By comparing feature quantities between a beginner (a person with low shooting probability) and an expert (a person with high shooting probability), it is possible to diagnose the amount of correction for beginner’s postures. In the example of Fig. 12, one of the remarkable differences between the beginner and the expert is the position of the arm at the start in this experiment. The beginner pushed the ball from the chest, but the expert put the ball in front of the head and threw the ball over head. In this case, it is necessary to teach the beginner the form of overhead throwing.

Fig. 12.
figure 12

Comparison of features between the beginner and the expert. Horizontal axis represents significant feature value in Fig. 10.

Next we tried to analyze the sensitivity. As the result in Table 1, improvement of shooting probability was obtained when the beginner’s pose improves 2.0 (about 1 cm) at each feature.
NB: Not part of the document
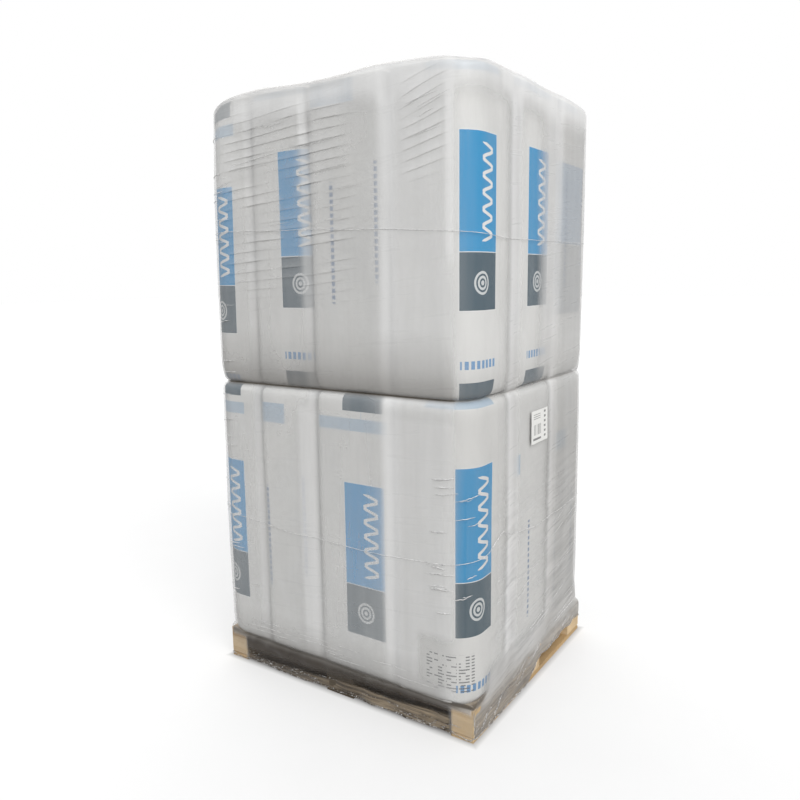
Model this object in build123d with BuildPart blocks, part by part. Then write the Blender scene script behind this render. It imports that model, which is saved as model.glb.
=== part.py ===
"""A pallet load of insulation rolls: a block pallet, two tiers of rolls on end, and a stretch hood.

The origin is on the ground under the middle of the pallet. X runs across the
load, Y from its front to its back, and Z is up. All sizes are millimetres.
"""

from build123d import *
from math import asin, cos, degrees, radians
import os

# Pallet: skids below, blocks on the skids, cross boards on the blocks, deck boards on top
pallet_width = 1310
pallet_depth = 1140
skid_width = 100
centre_skid_width = 145
skid_thickness = 22
skid_bevel = 12
block_length = 145
block_height = 78
cross_board_width = 145
cross_board_thickness = 22
deck_board_widths = [145, 100, 145, 100, 145, 100, 145]
deck_board_thickness = 22

# The stack: two tiers of rolls, which fill the pallet and stand out over its edges
tiers = ["lower", "upper"]
rows = ["front", "middle", "back"]
columns = 4
side_overhang = 5
end_overhang = 40.5
stack_width = pallet_width + 2 * side_overhang
stack_depth = pallet_depth + 2 * end_overhang

# Rolls: mineral wool wound up tight in a printed bag, standing on end
roll_width = stack_width / columns
roll_depth = stack_depth / len(rows)
roll_height = 1200
roll_corner = 0.36 * roll_width
roll_end_bevel = 14
roll_clearance = 0.6
eye_length = 60
eye_width = 8

# How far each groove between two rolls is pushed over, as a share of a roll's width or depth
column_groove_shifts = {
    "front": [-0.15, -0.21, -0.06],
    "middle": [-0.05, 0.02, 0.03],
    "back": [0.06, 0.1, 0.14],
}
row_groove_shifts = [-0.093, -0.061]

# Stretch hood: clear film drawn down over the rolls and the sides of the pallet
film_thickness = 1
film_clearance = 0.6
film_bend_radius = 700
waist_bevel = 12
foot_bevel = 12
shoulder_bevel = 12
skirt_clearance = 3
hem_height = 12
side_hem_rise = 4

# Delivery label, stuck on the hood over the middle roll of the right side
label_width = 170
label_height = 155
label_thickness = 0.4
label_behind_middle = 34
label_below_tier_line = 101

# Heights worked out from the pieces that carry each other
block_base = skid_thickness
cross_board_base = block_base + block_height
deck_base = cross_board_base + cross_board_thickness
deck_top = deck_base + deck_board_thickness
tier_bases = [deck_top + tier * roll_height for tier in range(len(tiers))]
stack_top = tier_bases[-1] + roll_height


def groove_lines(count, pitch, shifts):
    """The places where one row's pieces meet, with the outer faces at both ends."""
    first = -count * pitch / 2
    inner = [first + (index + 1 + shift) * pitch for index, shift in enumerate(shifts)]
    return [first] + inner + [-first]


row_lines = groove_lines(len(rows), roll_depth, row_groove_shifts)


def roll_plan():
    """Each roll's row, column, centre and section, with no clearance taken off."""
    plan = []
    for row_index, row in enumerate(rows):
        front, back = row_lines[row_index], row_lines[row_index + 1]
        lines = groove_lines(columns, roll_width, column_groove_shifts[row])
        for column in range(columns):
            left, right = lines[column], lines[column + 1]
            centre = ((left + right) / 2, (front + back) / 2)
            plan.append((row, column + 1, centre, right - left, back - front))
    return plan


os.makedirs("parts", exist_ok=True)


def save(piece, name):
    """Names a finished piece and writes it to its own file."""
    piece.part.label = name
    export_step(piece.part, f"parts/{name}.step")


# Rolls: an upright bar of squashed round section, bevelled at both ends, its eye pressed to a slit
for tier, tier_base in zip(tiers, tier_bases):
    for row, column, centre, width, depth in roll_plan():
        with BuildPart() as roll:
            with BuildSketch(Plane.XY.offset(tier_base)):
                with Locations(centre):
                    RectangleRounded(width - roll_clearance, depth - roll_clearance, roll_corner)
            extrude(amount=roll_height)
            ends = roll.faces().filter_by(Axis.Z).edges()
            chamfer(ends, length=roll_end_bevel)
            with BuildSketch(Plane.XY.offset(tier_base)):
                with Locations(centre):
                    Rectangle(eye_width, eye_length)
            extrude(amount=roll_height, mode=Mode.SUBTRACT)
        save(roll, f"roll_{tier}_{row}_{column}")

# Skids: three bottom boards that run from front to back, with their ends bevelled for the forks
side_x = (pallet_width - skid_width) / 2
skids = {
    "left": (-side_x, skid_width),
    "centre": (0, centre_skid_width),
    "right": (side_x, skid_width),
}
for side, (x, width) in skids.items():
    with BuildPart() as skid:
        with BuildSketch():
            with Locations((x, 0)):
                Rectangle(width, pallet_depth)
        extrude(amount=skid_thickness)
        end_edges = skid.faces().sort_by(Axis.Z)[-1].edges().filter_by(Axis.X)
        chamfer(end_edges, length=skid_bevel)
    save(skid, f"skid_{side}")

# Blocks: three on each skid, as wide as their skid
end_y = (pallet_depth - block_length) / 2
block_rows = {"front": -end_y, "middle": 0, "back": end_y}
for side, (x, width) in skids.items():
    for row, y in block_rows.items():
        with BuildPart() as block:
            with BuildSketch(Plane.XY.offset(block_base)):
                with Locations((x, y)):
                    Rectangle(width, block_length)
            extrude(amount=block_height)
        save(block, f"block_{side}_{row}")

# Cross boards: they tie the three skids together across the pallet
cross_y = (pallet_depth - cross_board_width) / 2
cross_rows = {"front": -cross_y, "middle": 0, "back": cross_y}
for row, y in cross_rows.items():
    with BuildPart() as cross_board:
        with BuildSketch(Plane.XY.offset(cross_board_base)):
            with Locations((0, y)):
                Rectangle(pallet_width, cross_board_width)
        extrude(amount=cross_board_thickness)
    save(cross_board, f"cross_board_{row}")

# Deck boards: from front to back, wide and narrow by turns, with equal gaps between them
deck_gap = (pallet_width - sum(deck_board_widths)) / (len(deck_board_widths) - 1)
left_edge = -pallet_width / 2
for number, width in enumerate(deck_board_widths, start=1):
    with BuildPart() as deck_board:
        with BuildSketch(Plane.XY.offset(deck_base)):
            with Locations((left_edge + width / 2, 0)):
                Rectangle(width, pallet_depth)
        extrude(amount=deck_board_thickness)
    save(deck_board, f"deck_board_{number}")
    left_edge += width + deck_gap


def groove_bite(grow):
    """What one groove takes out of the film's flat side: the film leaves one roll and meets the next."""
    reach = roll_corner + film_bend_radius
    lean = degrees(asin(roll_corner / reach))
    bridge_centre = (0, reach * cos(radians(lean)) - roll_corner)
    with BuildSketch() as bite:
        with BuildLine():
            CenterArc((-roll_corner, -roll_corner), roll_corner + grow, 90, -lean)
            CenterArc(bridge_centre, film_bend_radius - grow, 270 - lean, 2 * lean)
            CenterArc((roll_corner, -roll_corner), roll_corner + grow, 90 + lean, -lean)
            Line((-roll_corner, grow), (roll_corner, grow))
        make_face()
    return bite.sketch


def load_outline(grow, height):
    """The film's line round the rolls: flat over each roll, and drawn in a little at each groove."""
    front_grooves = groove_lines(columns, roll_width, column_groove_shifts["front"])[1:-1]
    back_grooves = groove_lines(columns, roll_width, column_groove_shifts["back"])[1:-1]
    side_grooves = row_lines[1:-1]
    places = [Location((x, -stack_depth / 2), 180) for x in front_grooves]
    places += [Location((x, stack_depth / 2), 0) for x in back_grooves]
    places += [Location((stack_width / 2, y), -90) for y in side_grooves]
    places += [Location((-stack_width / 2, y), 90) for y in side_grooves]
    bite = groove_bite(grow)
    with BuildSketch(Plane.XY.offset(height)) as outline:
        RectangleRounded(stack_width + 2 * grow, stack_depth + 2 * grow, roll_corner + grow)
        with Locations(places):
            add(bite, mode=Mode.SUBTRACT)
    return outline.sketch


def load_body(grow, skirt_grow, rise):
    """The shape that the film's outer or inner side encloses, from the floor up to the top."""
    lower, upper = tier_bases
    foot, top = lower - rise, stack_top + rise
    with BuildPart() as body:
        extrude(load_outline(grow, foot), amount=upper - foot)
        chamfer(body.faces().sort_by(Axis.Z)[0].edges(), length=foot_bevel)
        chamfer(body.faces().sort_by(Axis.Z)[-1].edges(), length=waist_bevel)
    with BuildPart() as upper_body:
        extrude(load_outline(grow, upper), amount=top - upper)
        chamfer(upper_body.faces().sort_by(Axis.Z)[0].edges(), length=waist_bevel)
        chamfer(upper_body.faces().sort_by(Axis.Z)[-1].edges(), length=shoulder_bevel)
    with BuildPart() as skirt:
        with BuildSketch(Plane.XY.offset(hem_height)):
            Rectangle(pallet_width + 2 * skirt_grow, pallet_depth + 2 * skirt_grow)
        extrude(amount=lower - hem_height)
    return body.part + upper_body.part + skirt.part


# Stretch hood: one thin skin, with its hem drawn up between the corner blocks on the left and right
hood_outside = load_body(film_clearance + film_thickness, skirt_clearance + film_thickness, film_thickness)
hood_inside = load_body(film_clearance, skirt_clearance, 0)
hem_opening_width = stack_width + 2 * side_overhang
hem_opening_depth = pallet_depth - 2 * block_length
with BuildPart() as stretch_hood:
    add(hood_outside)
    add(hood_inside, mode=Mode.SUBTRACT)
    with BuildSketch():
        Rectangle(hem_opening_width, hem_opening_depth)
    extrude(amount=cross_board_base + side_hem_rise, mode=Mode.SUBTRACT)
save(stretch_hood, "stretch_hood")

# Delivery label: a thin sheet flat on the hood's right side
label_base = tier_bases[1] - label_below_tier_line - label_height
label_x = stack_width / 2 + film_clearance + film_thickness
label_y = (row_lines[1] + row_lines[2]) / 2 + label_behind_middle
with BuildPart() as delivery_label:
    with BuildSketch(Plane.XY.offset(label_base)):
        with Locations((label_x + label_thickness / 2, label_y)):
            Rectangle(label_thickness, label_width)
    extrude(amount=label_height)
save(delivery_label, "delivery_label")
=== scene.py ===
from itertools import product
import math

import bpy
import numpy as np
from mathutils import Matrix, Vector


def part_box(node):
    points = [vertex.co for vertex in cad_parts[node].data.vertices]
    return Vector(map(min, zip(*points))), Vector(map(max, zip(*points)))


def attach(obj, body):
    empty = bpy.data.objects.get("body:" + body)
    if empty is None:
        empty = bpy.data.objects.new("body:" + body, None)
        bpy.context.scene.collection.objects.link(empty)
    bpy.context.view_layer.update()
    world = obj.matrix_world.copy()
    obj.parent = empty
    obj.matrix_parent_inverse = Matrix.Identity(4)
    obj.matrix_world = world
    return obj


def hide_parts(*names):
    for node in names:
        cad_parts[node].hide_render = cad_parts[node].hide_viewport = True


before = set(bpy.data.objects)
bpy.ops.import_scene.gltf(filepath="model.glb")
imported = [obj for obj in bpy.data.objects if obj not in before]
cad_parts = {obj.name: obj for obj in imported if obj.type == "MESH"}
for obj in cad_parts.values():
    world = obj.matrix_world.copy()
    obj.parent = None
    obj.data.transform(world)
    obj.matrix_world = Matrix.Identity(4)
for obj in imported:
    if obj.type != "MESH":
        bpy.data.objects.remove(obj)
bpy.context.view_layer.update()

# A pallet load of insulation rolls in stretch film. Sizes are metres, in the CAD model's own frame.

tiers = ("lower", "upper")
rows = ("front", "middle", "back")
columns = (1, 2, 3, 4)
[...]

Table 1. Sensitivity analysis, Column inc(%) shows incremental of shooting probability

5 Conclusion

We evaluated the performance of OpenPose. At first, we evaluated the correspondence between the actual body positions and the output data generated by OpenPose in the static conditions. Next, for evaluating OpenPose in the dynamic conditions, we built a basketball free throw prediction model by a logistic regression model. We found out the followings.

  1. 1.

    The skeletal data recognized by OpenPose are found to be highly applicable with sufficient accuracy.

  2. 2.

    In the previous posture diagnosis, data are generated by marking on a picture frame from a video stream or collected sensor signals by motion capture on the human parts. These methods are so expensive for data collection that statistical models could not be introduced. On the other hand, OpenPose can easily collect accurate data by using a simple web camera, it made it possible to obtain more accurate posture diagnosis by collecting more data.

6 Future Works

The data of basketball free throw in this experiment were taken from one side only by a web camera, so it was suitable to analyze with 2 dimensional data provided by OpenPose. However 3 dimensional motion data could bring better analysis in many occasions in general sports motion analysis field. So use of 3 dimensional OpenPose or expand 2D data generated by 2D OpenPose to 3D data [12] could be demanded. Also instead of the regression model, we would like to challenge a motion analysis by time series models reflecting correlation between the skeleton points using many data generated by OpenPose.